Now it is true, as has been urged, that the suit at bar is not a creditors' bill, hut is a proceeding by judgment creditors to reach property that either could not be reached at all, or that could not be effectively reached by execution at law; and, in such cases as is sufficiently shown by authorities heretofore cited, the filing of a bill is an equitable levy, and entitles the complainants in whose behalf such a bill is first filed to a priority. I have no doubt that the three complainants by whom the bill in this case, was filed might have secured a priority by filing the same for their own benefit; but they did not do so. By the very terms of the bill, they professed to be acting, not only for themselves, but “in 123behalf of, all and singular, the other judgment creditors of the respondent.” The effect was to waive the advantage they might have obtained by moving in their own behalf. The result is that the suit, in contemplation of law, has from the beginning been prosecuted by the original complainants in behalf of all judgment creditors who might elect to come in and take advantage of what had been done in their behalf. The sale ordered by the court under the interlocutory decree was likewise a sale for the benefit of all judgment creditors; it was in the nature of a sale of property pendente lite, for the benefit of a given class of creditors; and, while the interlocutory decree determined that the original complainants, and some others who had intervened, belonged to that class, it did not undertake to determine that they were the sole beneficiaries, and that there were no other creditors belonging to the class in whose favor the suit was instituted.

Another matter that cannot be overlooked is the fact that no order had been made, prior to the interlocutory decree, requiring persons in whose behalf the bill was filed to intervene by a given day, or be barred of their rights. Under all these circumstances, and in view of the strong disposition invariably shown by courts of equity to preserve the rights of parties rather than to forfeit them, unless there has been gross negligence or laches, I am compelled to hold that those judgment creditors of the defendant, who have intervened since the 24th of April last, when the interlocutory decree was entered, are entitled to a ratable share of the proceeds of the sale, if on an examination of their judgments before the master they are found to be valid.

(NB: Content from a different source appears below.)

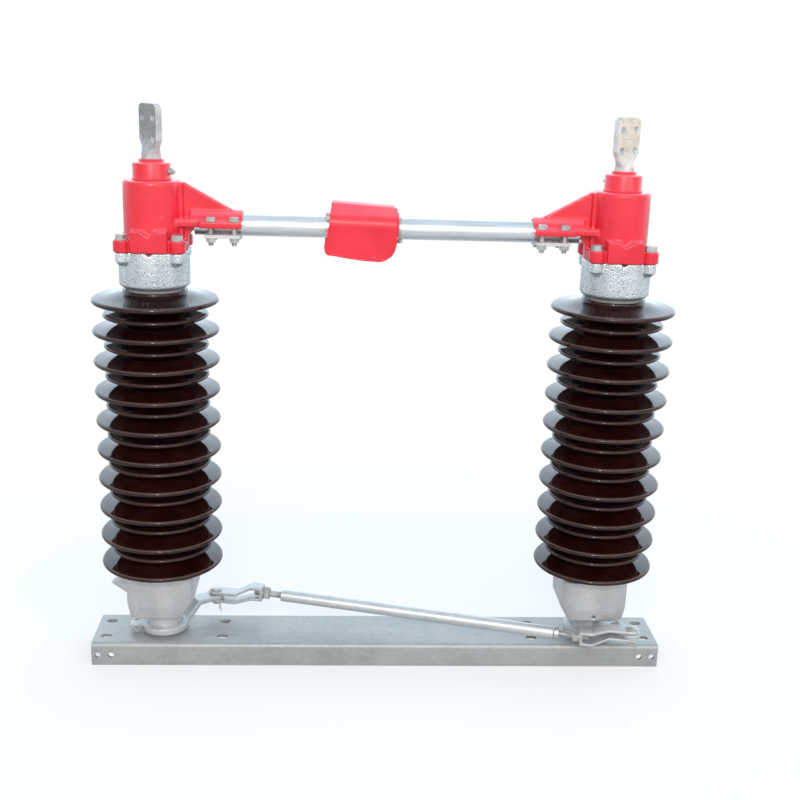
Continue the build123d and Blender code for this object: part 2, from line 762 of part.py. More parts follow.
with BuildPart() as contact_fingers:
    for floor in (finger_floor, 2 * arm_height - finger_floor - finger_thickness):
        with BuildSketch(Plane.XY.offset(floor)):
            with Locations(((left_tube_tip + finger_start + finger_reach) / 2, 0)):
                with GridLocations(0, finger_pitch, 1, finger_count):
                    SlotOverall(finger_reach - left_tube_tip - finger_start, finger_width)
        extrude(amount=finger_thickness)
contact_fingers.part.label = "contact_fingers"
export_step(contact_fingers.part, "parts/contact_fingers.step")

with BuildPart() as contact_blade:
    with BuildSketch(Plane.YZ.offset(right_tube_tip)):
        with Locations((0, arm_height)):
            Circle(tube_radius - tube_wall - seat_clearance)
    extrude(amount=plug_length)
    with BuildSketch(Plane.YZ.offset(right_tube_tip - plug_collar)):
        with Locations((0, arm_height)):
            Circle(tube_radius + blade_collar)
    extrude(amount=plug_collar)
    with BuildSketch(Plane.XY.offset(arm_height - blade_thickness / 2)):
        with Locations((blade_tip, 0)):
            Rectangle(right_tube_tip - blade_tip, 2 * blade_half_width, align=(Align.MIN, Align.CENTER))
    extrude(amount=blade_thickness)
    fillet(contact_blade.edges().filter_by(Axis.Z).group_by(Axis.X)[0], blade_corner)
contact_blade.part.label = "contact_blade"
export_step(contact_blade.part, "parts/contact_blade.step")

# rain hood: gabled sheet cover whose ridge falls to the right, open below and at both ends
hood_fold = arm_height + hood_fold_rise
hood_outline = (hood_left_low, hood_left_high, hood_right_high, hood_right_fold, hood_right_low)
hood_bottom = arm_height + hood_right_low[1] - hood_wall


def hood_ridge(reach):
    return arm_height + hood_left_ridge_rise - hood_ridge_fall * (reach - hood_left_low[0]) / hood_length


with BuildPart() as rain_hood:
    for inset, mode in ((0, Mode.ADD), (hood_wall, Mode.SUBTRACT)):
        for reach in (hood_left_low[0], hood_right_fold[0]):
            floor = hood_bottom - 2 * inset
            with BuildSketch(Plane.YZ.offset(reach)) as hood_section:
                with BuildLine():
                    Polyline((-hood_half_width, floor), (-hood_half_width, hood_fold),
                             (-hood_ridge_half, hood_ridge(reach)), (hood_ridge_half, hood_ridge(reach)),
                             (hood_half_width, hood_fold), (hood_half_width, floor), close=True)
                make_face()
                fillet(hood_section.vertices().group_by(Axis.Y)[1], hood_fold_fillet)
                fillet(hood_section.vertices().group_by(Axis.Y)[-1], hood_ridge_fillet)
                if inset:
                    offset(amount=-inset, mode=Mode.REPLACE)
        loft(ruled=True, mode=mode)
    with BuildSketch(Plane.XZ) as hood_side:
        with BuildLine():
            Polyline(*[(reach, arm_height + rise) for reach, rise in hood_outline], close=True)
        make_face()
        fillet(hood_side.vertices().sort_by(Axis.Y)[0], hood_right_fillet)
        fillet(hood_side.vertices().sort_by(Axis.X)[0], hood_left_fillet)
    extrude(amount=hood_half_width, both=True, mode=Mode.INTERSECT)
rain_hood.part.label = "rain_hood"
export_step(rain_hood.part, "parts/rain_hood.step")

# saddle that carries the hood on the left tube, with a tab out past the hood's end
with BuildPart() as hood_saddle:
    hood_post_to = hood_post_from + hood_post_length
    with BuildSketch(Plane.XZ):
        with BuildLine():
            Polyline((hood_post_from, arm_height), (hood_post_from, hood_ridge(hood_post_from) - hood_wall),
                     (hood_post_to, hood_ridge(hood_post_to) - hood_wall), (hood_post_to, arm_height), close=True)
        make_face()
    extrude(amount=hood_post_width / 2, both=True)
    with BuildSketch(Plane.XY.offset(hood_tab_floor)):
        with Locations((hood_post_from - hood_tab_length, 0)):
            Rectangle(hood_tab_length, hood_post_width, align=(Align.MIN, Align.CENTER))
    extrude(amount=hood_tab_height)
    with BuildSketch(Plane.YZ.offset(hood_post_from - hood_tab_length)):
        with Locations((0, arm_height)):
            Circle(tube_bore_radius)
    extrude(amount=hood_tab_length + hood_post_length, mode=Mode.SUBTRACT)
hood_saddle.part.label = "hood_saddle"
export_step(hood_saddle.part, "parts/hood_saddle.step")

# ---- crossed link: two strap forks, studs with lock nuts, and the rod ----
left_web_height = eye_height + left_joggle
right_web_height = eye_height - right_joggle
rod_start = left_pin + link_direction * fork_length + up * left_web_height
rod_end = right_pin - link_direction * fork_length + up * right_web_height
rod_direction = (rod_end - rod_start).normalized()
lower_flat = eye_floor - fork_gap
upper_flat = eye_top + fork_gap
web_outer = fork_mouth / 2 + strap_thickness
web_start = fork_length - fork_bend_back

for side, pin, heading, web_height, stud_length in (
    ("left", left_pin, link_direction, left_web_height, left_stud_length),
    ("right", right_pin, link_direction * -1, right_web_height, right_stud_length),
):
    with BuildPart() as fork:
        with BuildSketch(upright_plane(pin, heading)):
            with BuildLine():
                Polyline((0, lower_flat - strap_thickness), (fork_flat, lower_flat - strap_thickness),
                         (web_start, web_height - web_outer), (fork_length, web_height - web_outer),
                         (fork_length, web_height + web_outer), (web_start, web_height + web_outer),
                         (fork_flat, upper_flat + strap_thickness), (0, upper_flat + strap_thickness),
                         close=True)
            make_face()
            with BuildLine():
                Polyline((0, lower_flat), (fork_flat, lower_flat),
                         (web_start, web_height - fork_mouth / 2),
                         (fork_length - strap_thickness, web_height - fork_mouth / 2),
                         (fork_length - strap_thickness, web_height + fork_mouth / 2),
                         (web_start, web_height + fork_mouth / 2), (fork_flat, upper_flat),
                         (0, upper_flat), close=True)
            make_face(mode=Mode.SUBTRACT)
        extrude(amount=strap_width / 2, both=True)
        for floor in (lower_flat - strap_thickness, upper_flat):
            with BuildSketch(Plane.XY.offset(floor)):
                with Locations((pin.X, pin.Y)):
                    Circle(strap_width / 2)
            extrude(amount=strap_thickness)
        with BuildSketch(Plane.XY):
            with Locations((pin.X, pin.Y)):
                Circle(pin_radius + running_clearance)
        extrude(amount=upper_flat + strap_thickness, mode=Mode.SUBTRACT)
        web_centre = pin + heading * fork_length + up * web_height
        out_along = rod_direction if side == "left" else rod_direction * -1
        with BuildSketch(Plane(origin=web_centre + out_along * strap_thickness, z_dir=out_along)):
            Circle(stud_radius + seat_clearance)
        extrude(amount=-3 * strap_thickness, mode=Mode.SUBTRACT)
    fork.part.label = f"{side}_fork"
    export_step(fork.part, f"parts/{side}_fork.step")

    with BuildPart() as fork_pin:
        with BuildSketch(Plane.XY.offset(lower_flat - strap_thickness - pin_end)):
            with Locations((pin.X, pin.Y)):
                Circle(pin_radius)
        extrude(amount=upper_flat - lower_flat + 2 * strap_thickness + pin_end)
        with BuildSketch(Plane.XY.offset(upper_flat + strap_thickness)):
            with Locations((pin.X, pin.Y)):
                Circle(pin_head_radius)
        extrude(amount=pin_head_height)
        chamfer(fork_pin.edges().group_by(Axis.Z)[-1], 1)
    fork_pin.part.label = f"{side}_fork_pin"
    export_step(fork_pin.part, f"parts/{side}_fork_pin.step")

    # threaded stud with its lock nut against the fork
    with BuildPart() as stud:
        with BuildSketch(Plane(origin=web_centre - out_along * stud_inside, z_dir=out_along)):
            Circle(stud_radius)
        extrude(amount=stud_inside + stud_length)
        with BuildSketch(Plane(origin=web_centre + out_along * nut_gap, z_dir=out_along)):
            RegularPolygon(nut_across / 2, 6, major_radius=False)
        extrude(amount=nut_height)
        if side == "left":
            with BuildSketch(Plane(origin=web_centre + out_along * stud_length, z_dir=out_along)):
                Circle(link_bore_radius - seat_clearance / 2)
            extrude(amount=link_insert)
        else:
            with BuildSketch(Plane(origin=web_centre + out_along * (stud_length - stud_collar_length),
                                   z_dir=out_along)):
                Circle(link_radius)
            extrude(amount=stud_collar_length)
    stud.part.label = f"{side}_stud"
    export_step(stud.part, f"parts/{side}_stud.step")

rod_length = (rod_end - rod_start).length - left_stud_length - right_stud_length - open_joint_gap
with BuildPart() as link_rod:
    with BuildSketch(Plane(origin=rod_start + rod_direction * left_stud_length, z_dir=rod_direction)):
        Circle(link_radius)
        Circle(link_bore_radius, mode=Mode.SUBTRACT)
    extrude(amount=rod_length)
link_rod.part.label = "link_rod"
export_step(link_rod.part, "parts/link_rod.step")
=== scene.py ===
import json
import math
import bmesh
import bpy
import numpy as np
from mathutils import Matrix, Vector


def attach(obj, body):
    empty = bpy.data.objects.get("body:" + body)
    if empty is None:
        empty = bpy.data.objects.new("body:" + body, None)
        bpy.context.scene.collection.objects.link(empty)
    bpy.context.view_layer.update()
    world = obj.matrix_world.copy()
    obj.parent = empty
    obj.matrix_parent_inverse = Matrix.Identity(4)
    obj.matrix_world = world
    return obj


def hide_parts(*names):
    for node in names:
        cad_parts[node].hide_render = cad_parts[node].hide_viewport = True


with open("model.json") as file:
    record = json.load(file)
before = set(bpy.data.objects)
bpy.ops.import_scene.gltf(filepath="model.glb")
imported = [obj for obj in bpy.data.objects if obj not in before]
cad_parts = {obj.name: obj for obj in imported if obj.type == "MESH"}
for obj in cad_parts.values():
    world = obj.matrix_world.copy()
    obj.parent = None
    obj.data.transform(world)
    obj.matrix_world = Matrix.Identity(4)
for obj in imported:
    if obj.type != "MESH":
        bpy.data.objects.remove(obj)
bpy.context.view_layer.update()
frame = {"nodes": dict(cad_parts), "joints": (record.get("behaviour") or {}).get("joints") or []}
nodes = frame["nodes"]
joints = {joint["name"]: np.array(joint["pos_m"]) for joint in frame["joints"]}
tau = 2 * math.pi
print("frame loaded:", len(nodes), "nodes")


def makePiece(name, grids, material, body, replaced=(), crease=35, attributes=None):
    # a mesh from grids of rows x columns x 3. Columns close on themselves, rows end in poles or open rims
    points, faces, start = [], [], 0
    for grid in grids:
        rows, columns, _ = grid.shape
        row, column = np.meshgrid(np.arange(rows - 1), np.arange(columns), indexing="ij")
        nextColumn = (column + 1) % columns
        quads = np.stack([row * columns + column, row * columns + nextColumn,
                          (row + 1) * columns + nextColumn, (row + 1) * columns + column], -1)
        faces.append(quads.reshape(-1, 4) + start)
        points.append(grid.reshape(-1, 3))
        start += rows * columns
    points, faces = np.concatenate(points), np.concatenate(faces)
    mesh = bpy.data.meshes.new(name)
    mesh.vertices.add(len(points))
    mesh.vertices.foreach_set("co", points.astype(np.float32).ravel())
    mesh.loops.add(4 * len(faces))
    mesh.loops.foreach_set("vertex_index", faces.astype(np.int32).ravel())
    mesh.polygons.add(len(faces))
    mesh.polygons.foreach_set("loop_start", np.arange(0, 4 * len(faces), 4, dtype=np.int32))
    mesh.update()
    for key, values in (attributes or {}).items():
        layer = mesh.attributes.new(key, "FLOAT", "POINT")
        layer.data.foreach_set("value", np.asarray(values, np.float32).ravel())
    closeUp(mesh)
    return dress(bpy.data.objects.new(name, mesh), material, body, replaced, crease)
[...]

After a more thorough consideration of the question, I am convinced that the former ruling is indefensible. The case of Trust Co. v. Earle, supra, does not sustain the former ruling, because the bill in that case was filed in behalf of the complainant alone, in consequence of which he secured a priority.

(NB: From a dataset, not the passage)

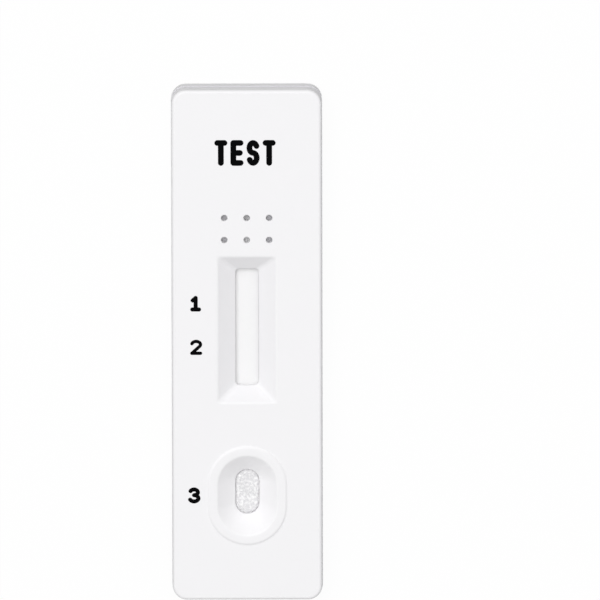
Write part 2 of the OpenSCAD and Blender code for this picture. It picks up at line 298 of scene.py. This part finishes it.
def opaque(shade, **inputs):
    """Closes a finish with one opaque surface."""
    surface = shade.add("ShaderNodeBsdfPrincipled", **inputs)
    shade.add("ShaderNodeOutputMaterial", Surface=surface)


def shell_finish():
    """Painted light makes the well a shade whiter than the face, and painted shade makes the
    window's slopes a shade greyer. Painted shade also darkens the ledge at both ends, the
    window's right-hand steep edge and the cheeks under the vents."""
    finish, shade = new_finish("moulded_white")
    place = millimetres(shade)
    x = place.add("ShaderNodeSeparateXYZ", out="X", Vector=place)
    y = x.also("Y")
    z = x.also("Z")
    above_floor = z.between(BASE_FLOOR, BASE_FLOOR + BASE_FADE)
    along_window = abs(y - WINDOW_Y)
    in_window = (
        abs(x).within(WINDOW_HALF[0], WINDOW_FADE)
        * along_window.within(WINDOW_HALF[1], WINDOW_FADE)
        * above_floor
    )
    past_straight = (abs(y - WELL_Y) - WELL_STRAIGHT).at_least(0)
    from_well = (x * x + past_straight * past_straight) ** 0.5
    in_well = from_well.within(WELL_MOUTH, WELL_FADE) * above_floor
    ledge = abs(z - LEDGE_Z).within(LEDGE_HALF, LEDGE_FADE)
    at_end = (HALF_L - abs(y)).within(END_REACH, END_FADE)
    steep_edge = (
        along_window.within(STEEP_EDGE_HALF_L, STEEP_EDGE_FADE_L)
        * abs(z - STEEP_EDGE_Z).within(STEEP_EDGE_HALF_H, STEEP_EDGE_FADE_H)
        * x.between(*RIGHT_OF_MIDDLE)
        * in_window
    )
    cheeks = (
        abs(x).within(CHEEK_HALF[0], CHEEK_FADE[0])
        * abs(y - VENT_Y).within(CHEEK_HALF[1], CHEEK_FADE[1])
        * abs(z - CHEEK_TOP).within(CHEEK_HALF[2], CHEEK_FADE[2])
    )
    unpolished = (1 - in_window) * (1 - in_well)
    grained = GRAIN_WHERE_POLISHED + (1 - GRAIN_WHERE_POLISHED) * unpolished
    grain = mottle(place, per_mm=11.0, detail=3.0, roughness=0.6)
    flow = mottle(place, per_mm=0.35, detail=1.0)
    roughness = POLISHED_ROUGHNESS + GRAINED_ROUGHNESS * grained
    unevenness = GRAIN_GLOSS * (grain - NOISE_MIDDLE) + FLOW_GLOSS * (flow - NOISE_MIDDLE)
    whiteness = WHITENESS + GRAIN_TONE * grain + FLOW_TONE * flow
    # Painted light in the well and painted shade on the window's slopes.
    whiteness = whiteness + WELL_PAINTED_LIGHT * in_well - WINDOW_PAINTED_SHADE * in_window
    # Painted shade: the colour goes towards SHELL_GREY on the ledge at the ends, the window's
    # right-hand steep edge and the cheeks under the vents.
    painted_shade = LEDGE_PAINTED_SHADE * ledge * at_end
    painted_shade = painted_shade + STEEP_EDGE_PAINTED_SHADE * steep_edge + CHEEK_PAINTED_SHADE * cheeks
    opaque(
        shade,
        Base_Color=tint(whiteness * (1 - painted_shade), SHELL_GREY, SHELL_WHITE),
        Roughness=roughness + unevenness,
        IOR=STYRENE_IOR,
        Normal=relief(grain * grained * GRAIN_HEIGHT + flow * FLOW_HEIGHT),
    )
    return finish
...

It is suggested by complainants' counsel that, although the bill in this case was filed in behalf of all judgment creditors, yet the prayer of the bill is, that after the sale the fund realized may be distributed among the parties in whose behalf the suit was brought, “according to their respective rights and equities.” By reason of the form of the prayer for relief, it is suggested that the original complainants did not waive any of their rights; and, as the original complainants and those who intervened prior to the decree all hold judgments rendered at the October term, 1889, of the St. Louis circuit court, whereas the other judgment creditors hold judgments recovered at a subsequent term, it is argued that the former are entitled to priority on that ground. This suggestion would have some weight if it appeared that complainants, when the bill was filed, had, by virtue of their judgments, a lien under the statutes of Missouri on all of the property sold by order of this court, out of which the fund for distribution arises. But such is not the fact. The bill in this case did not allege the existence of such a lien, nor has the court by its previous decree so determined. According to the averments of the bill, the complainants were not entitled, under the laws of the state, to sell the defendant's railroad by execution under a judgment at law, 124and on that ground they applied to this court for equitable aid. Now, conceding for the purposes of this case, but without deciding, that the complainants did have a judgment lien on the defendant's railroad, notwithstanding the fact that they could not sell it under execution, yet the fact remains that, by virtue of the decree obtained in this court, the defendant's franchises, and much other personal property of the judgment debtor, were sold, to which the lien of the judgments certainly did not extend. Furthermore, the fund in court which is to be distributed is made up in part of the earnings of the railroad while it was in the hands of the receiver. In view of these facts, there appears to be nothing in the suggestion last mentioned entitling the complainants, and those who intervened prior to April 24, 1890, to priority. They had no well-established legal lien when the bill was filed, affecting all of the property ultimately sold, which entitles them to any priority over subsequent judgment creditors, even though the prayer of the bill is so framed as to protect such a lien.

The previous order of distribution, made on the 23d of September, must be modified in accordance with these views.